13. Corner structure according to claim 1, wherein each of the first and second tabs comprises openings and connecting tongues formed between the openings, the connecting tongues of each of the first and second tabs passing through the openings of the other of the first and second tabs.

14. Corner structure according to claim 1, wherein the first wing and the second wing of the first angle bracket are mounted so that they can slide in a direction parallel to the intersection between the first tab and the second tab, respectively over the internal portion of the first tab and the internal portion of the second tab.

15. Leaktight and thermally insulating tank comprising a first wall and a second wall, having successively, in a thickness direction of the said wall, from the outside to the inside of the tank, a supporting structure a thermally insulating barrier held to the supporting structure, and a sealing membrane supported by the said thermally insulating barrier; the said leaktight and thermally insulating tank comprising a corner structure according to claim 1 arranged in a corner between the first wall and the second wall; the first wing and the second wing of the first angle bracket being respectively welded in a leaktight manner to the sealing membrane of the first wall and the sealing membrane of the second wall being fastened to the supporting structure of the first and second walls.

16. Ship comprising a tank according to claim 15.

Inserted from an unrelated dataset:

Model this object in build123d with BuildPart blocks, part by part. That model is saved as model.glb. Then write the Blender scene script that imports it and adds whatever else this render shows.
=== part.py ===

17. Transfer system for a fluid, the system comprising a ship according to claim 16, insulated pipelines arranged so as to connect the tank installed in the hull of the ship to a floating or onshore storage facility, and a pump for delivering a fluid through the insulated pipelines from or to the floating or onshore storage facility to or from the tank of the ship

18. Method for loading or unloading a ship according to claim 16, in which a fluid is conveyed through insulated pipelines from or to a floating or onshore storage facility to or from the tank of the ship.